▸ WRITTEN EXERCISE
Write out each line beneath this one exactly as it reads.

(begin)

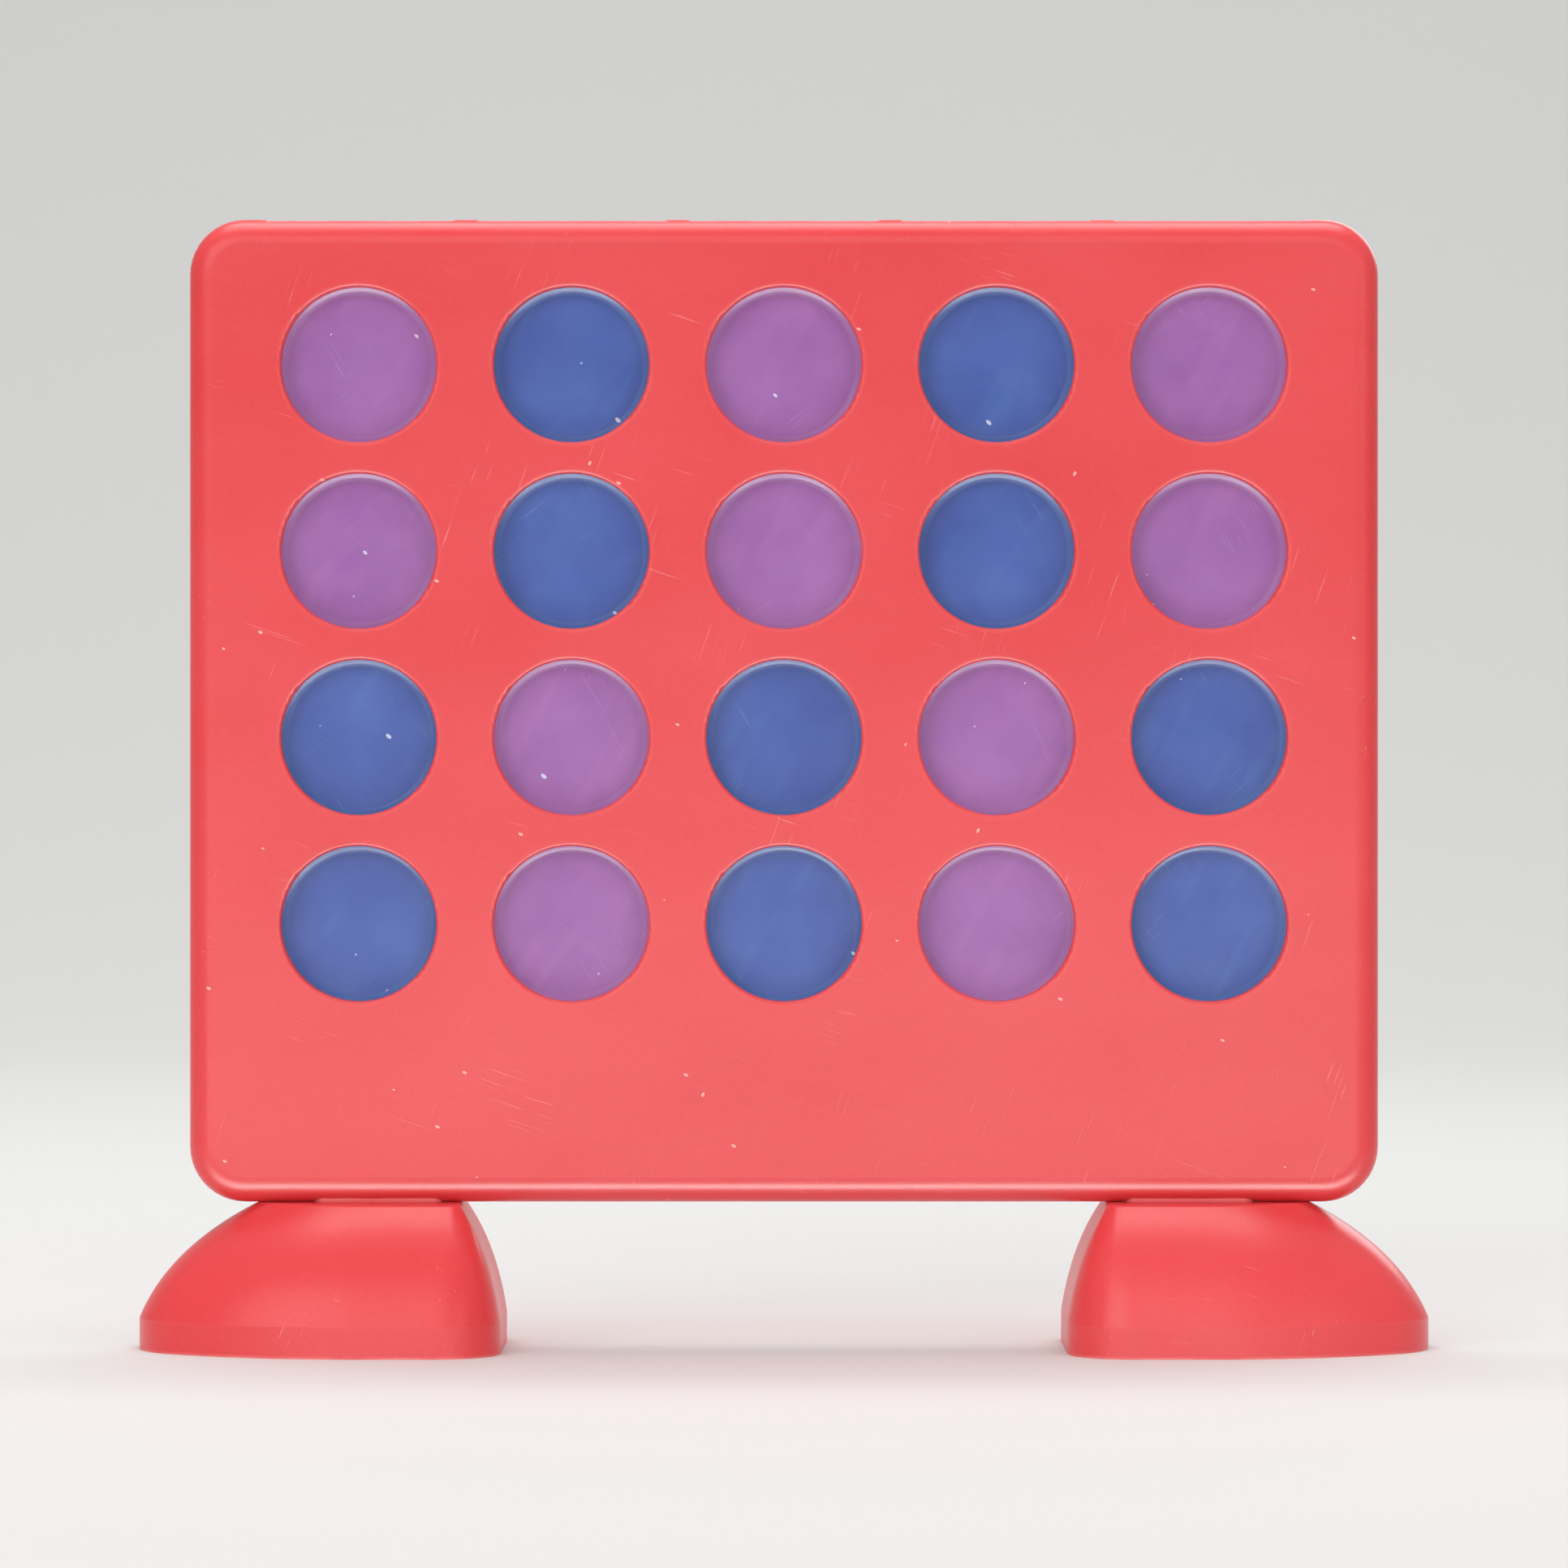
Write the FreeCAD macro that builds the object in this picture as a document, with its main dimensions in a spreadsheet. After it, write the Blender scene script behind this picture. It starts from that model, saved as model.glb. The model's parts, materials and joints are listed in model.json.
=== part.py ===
import FreeCAD, Part
import Sketcher
import math
import os

# Small travel four-in-a-row game, standing ready for play.
#
# Frame of reference: the origin is on the table, under the middle of the game. +X runs along the
# columns of windows, the front of the game faces -Y and +Z is up. Millimetres throughout.
#
# The upright frame is two shells from one mould, face to face on the plane y = 0. Each shell is a
# face plate with a row of ribs on its back, so that the pair makes five flat channels, open at the
# top, for the discs. Half of each plug-in tab is part of each shell. A hollow foot goes on each tab.

DIMENSIONS = (
    # name, value, what it is
    ("columns", 5, "columns of windows"),
    ("rows", 4, "rows of windows"),
    ("column_pitch", 20.25, "from one column to the next"),
    ("row_pitch", 17.75, "from one row to the next, and the height that a stacked disc takes"),
    ("bottom_row_height", 26.6, "middle of the lowest windows above the bottom edge of the frame"),
    ("window_diameter", 14.8, "window in the face plate"),
    ("window_edge_radius", 0.35, "rounding of a window's outer edge"),
    ("frame_width", 113.5, "upright frame along X"),
    ("frame_height", 93.8, "upright frame along Z, without its tabs"),
    ("frame_thickness", 6.0, "both shells together along Y"),
    ("corner_radius", 5.3, "corner of the frame's outline"),
    ("face_edge_radius", 2.4, "rounding round the face plate"),
    ("parting_chamfer", 0.15, "chamfer round the joint face, which leaves a fine groove between the shells"),
    ("face_wall", 1.5, "thickness of the face plate"),
    ("outer_wall", 2.4, "wall round the outline, inside the hollows"),
    ("channel_width", 18.0, "channel that a disc drops down"),
    ("ledge_height", 1.6, "rib under the channels that the lowest discs rest on"),
    ("strip_rib", 4.0, "rib between two hollows of the blank strip"),
    ("side_rib", 1.7, "rib between the outermost channel and the hollow beside it"),
    ("side_bridge", 4.25, "solid bridge between two side hollows, which holds a pin or socket"),
    ("pin_diameter", 2.0, "locating pin"),
    ("pin_length", 1.1, "locating pin past the parting plane"),
    ("socket_diameter", 2.1, "locating socket"),
    ("socket_depth", 1.3, "locating socket below the parting plane"),
    ("tab_offset", 38.7, "middle of a tab from the middle of the frame"),
    ("tab_width", 12.15, "tab along X"),
    ("tab_length", 7.45, "tab below the bottom edge of the frame"),
    ("tab_thickness", 3.72, "both halves of a tab together along Y"),
    ("tab_corner_radius", 1.3, "lower corner of a tab"),
    ("tab_edge_radius", 0.9, "rounding of a tab's lower edge"),
    ("disc_diameter", 17.7, "playing disc"),
    ("disc_thickness", 2.2, "playing disc over its raised rims"),
    ("disc_rim_width", 1.2, "raised rim, without the slope inside it"),
    ("disc_rim_height", 0.4, "raised rim above the disc's face"),
    ("disc_slope_width", 0.65, "slope from the rim down to the face"),
    ("disc_edge_radius", 0.4, "rounding of the rim's outer edge"),
    ("disc_slope_radius", 1.0, "rounding at the head and the foot of the slope"),
    ("foot_height", 14.0, "table to the flat top of a foot"),
    ("foot_skirt", 3.0, "upright wall round the bottom of a foot"),
    ("foot_wall", 1.6, "wall of a foot"),
    ("foot_shoulder_height", 9.6, "height of the foot's middle section"),
    ("foot_shoulder_share", 0.42, "how far the middle section has drawn in towards the top"),
    ("foot_edge_radius", 0.5, "rounding round the foot's flat top"),
    ("heel", 11.9, "slot's middle to the blunt end of a foot, at the table"),
    ("toe", 22.9, "slot's middle to the pointed end"),
    ("foot_width", 24.8, "foot along Y"),
    ("heel_corner_radius", 6.0, "corner of the blunt end"),
    ("flank_start", 1.1, "slot's middle to where the side begins to draw in"),
    ("toe_radius", 8.28, "rounding of the pointed end"),
    ("top_heel", 7.9, "slot's middle to the blunt end of the flat top"),
    ("top_toe", 11.5, "slot's middle to the pointed end of the flat top"),
    ("top_width", 12.4, "flat top along Y"),
    ("top_corner_radius", 1.3, "corner of the flat top's blunt end"),
    ("top_flank_start", 0.5, "slot's middle to where the flat top begins to draw in"),
    ("top_toe_radius", 3.2, "rounding of the flat top's pointed end"),
    ("roof_inset", 0.2, "how far the hollow's roof lies inside the outline of the flat top"),
    ("slot_length", 12.4, "slot for a tab, along X"),
    ("slot_width", 3.9, "slot for a tab, along Y"),
    ("socket_wall", 1.4, "wall of the box under the slot"),
    ("slot_depth", 9.0, "flat top to the lower end of the box under the slot"),
)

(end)

▸ OUTPUT BELOW
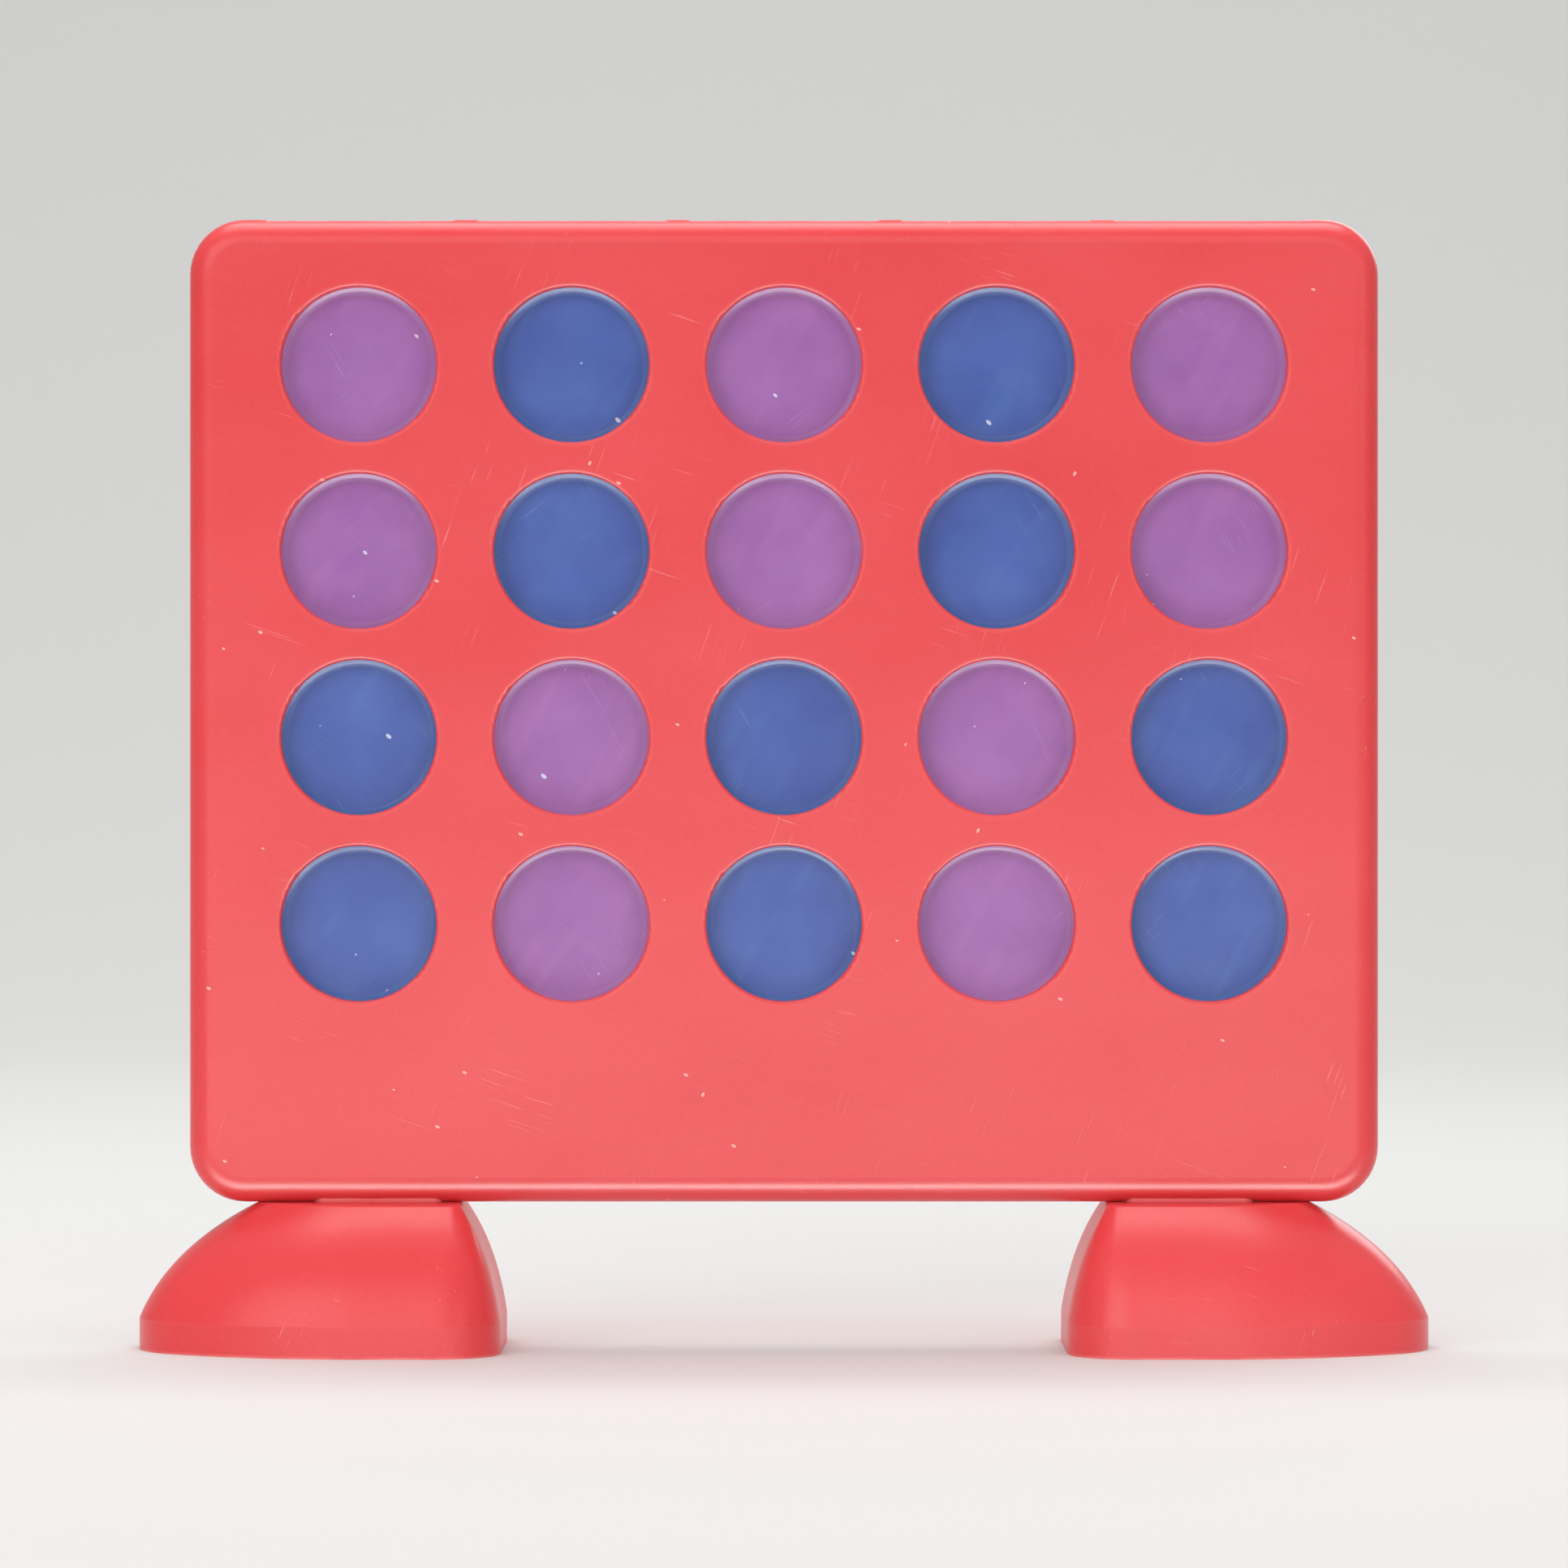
Write the FreeCAD macro that builds the object in this picture as a document, with its main dimensions in a spreadsheet. After it, write the Blender scene script behind this picture. It starts from that model, saved as model.glb. The model's parts, materials and joints are listed in model.json.
=== part.py ===
import FreeCAD, Part
import Sketcher
import math
import os

# Small travel four-in-a-row game, standing ready for play.
#
# Frame of reference: the origin is on the table, under the middle of the game. +X runs along the
# columns of windows, the front of the game faces -Y and +Z is up. Millimetres throughout.
#
# The upright frame is two shells from one mould, face to face on the plane y = 0. Each shell is a
# face plate with a row of ribs on its back, so that the pair makes five flat channels, open at the
# top, for the discs. Half of each plug-in tab is part of each shell. A hollow foot goes on each tab.

DIMENSIONS = (
    # name, value, what it is
    ("columns", 5, "columns of windows"),
    ("rows", 4, "rows of windows"),
    ("column_pitch", 20.25, "from one column to the next"),
    ("row_pitch", 17.75, "from one row to the next, and the height that a stacked disc takes"),
    ("bottom_row_height", 26.6, "middle of the lowest windows above the bottom edge of the frame"),
    ("window_diameter", 14.8, "window in the face plate"),
    ("window_edge_radius", 0.35, "rounding of a window's outer edge"),
    ("frame_width", 113.5, "upright frame along X"),
    ("frame_height", 93.8, "upright frame along Z, without its tabs"),
    ("frame_thickness", 6.0, "both shells together along Y"),
    ("corner_radius", 5.3, "corner of the frame's outline"),
    ("face_edge_radius", 2.4, "rounding round the face plate"),
    ("parting_chamfer", 0.15, "chamfer round the joint face, which leaves a fine groove between the shells"),
    ("face_wall", 1.5, "thickness of the face plate"),
    ("outer_wall", 2.4, "wall round the outline, inside the hollows"),
    ("channel_width", 18.0, "channel that a disc drops down"),
    ("ledge_height", 1.6, "rib under the channels that the lowest discs rest on"),
    ("strip_rib", 4.0, "rib between two hollows of the blank strip"),
    ("side_rib", 1.7, "rib between the outermost channel and the hollow beside it"),
    ("side_bridge", 4.25, "solid bridge between two side hollows, which holds a pin or socket"),
    ("pin_diameter", 2.0, "locating pin"),
    ("pin_length", 1.1, "locating pin past the parting plane"),
    ("socket_diameter", 2.1, "locating socket"),
    ("socket_depth", 1.3, "locating socket below the parting plane"),
    ("tab_offset", 38.7, "middle of a tab from the middle of the frame"),
    ("tab_width", 12.15, "tab along X"),
    ("tab_length", 7.45, "tab below the bottom edge of the frame"),
    ("tab_thickness", 3.72, "both halves of a tab together along Y"),
    ("tab_corner_radius", 1.3, "lower corner of a tab"),
    ("tab_edge_radius", 0.9, "rounding of a tab's lower edge"),
    ("disc_diameter", 17.7, "playing disc"),
    ("disc_thickness", 2.2, "playing disc over its raised rims"),
    ("disc_rim_width", 1.2, "raised rim, without the slope inside it"),
    ("disc_rim_height", 0.4, "raised rim above the disc's face"),
    ("disc_slope_width", 0.65, "slope from the rim down to the face"),
    ("disc_edge_radius", 0.4, "rounding of the rim's outer edge"),
    ("disc_slope_radius", 1.0, "rounding at the head and the foot of the slope"),
    ("foot_height", 14.0, "table to the flat top of a foot"),
    ("foot_skirt", 3.0, "upright wall round the bottom of a foot"),
    ("foot_wall", 1.6, "wall of a foot"),
    ("foot_shoulder_height", 9.6, "height of the foot's middle section"),
    ("foot_shoulder_share", 0.42, "how far the middle section has drawn in towards the top"),
    ("foot_edge_radius", 0.5, "rounding round the foot's flat top"),
    ("heel", 11.9, "slot's middle to the blunt end of a foot, at the table"),
    ("toe", 22.9, "slot's middle to the pointed end"),
    ("foot_width", 24.8, "foot along Y"),
    ("heel_corner_radius", 6.0, "corner of the blunt end"),
    ("flank_start", 1.1, "slot's middle to where the side begins to draw in"),
    ("toe_radius", 8.28, "rounding of the pointed end"),
    ("top_heel", 7.9, "slot's middle to the blunt end of the flat top"),
    ("top_toe", 11.5, "slot's middle to the pointed end of the flat top"),
    ("top_width", 12.4, "flat top along Y"),
    ("top_corner_radius", 1.3, "corner of the flat top's blunt end"),
    ("top_flank_start", 0.5, "slot's middle to where the flat top begins to draw in"),
    ("top_toe_radius", 3.2, "rounding of the flat top's pointed end"),
    ("roof_inset", 0.2, "how far the hollow's roof lies inside the outline of the flat top"),
    ("slot_length", 12.4, "slot for a tab, along X"),
    ("slot_width", 3.9, "slot for a tab, along Y"),
    ("socket_wall", 1.4, "wall of the box under the slot"),
    ("slot_depth", 9.0, "flat top to the lower end of the box under the slot"),
)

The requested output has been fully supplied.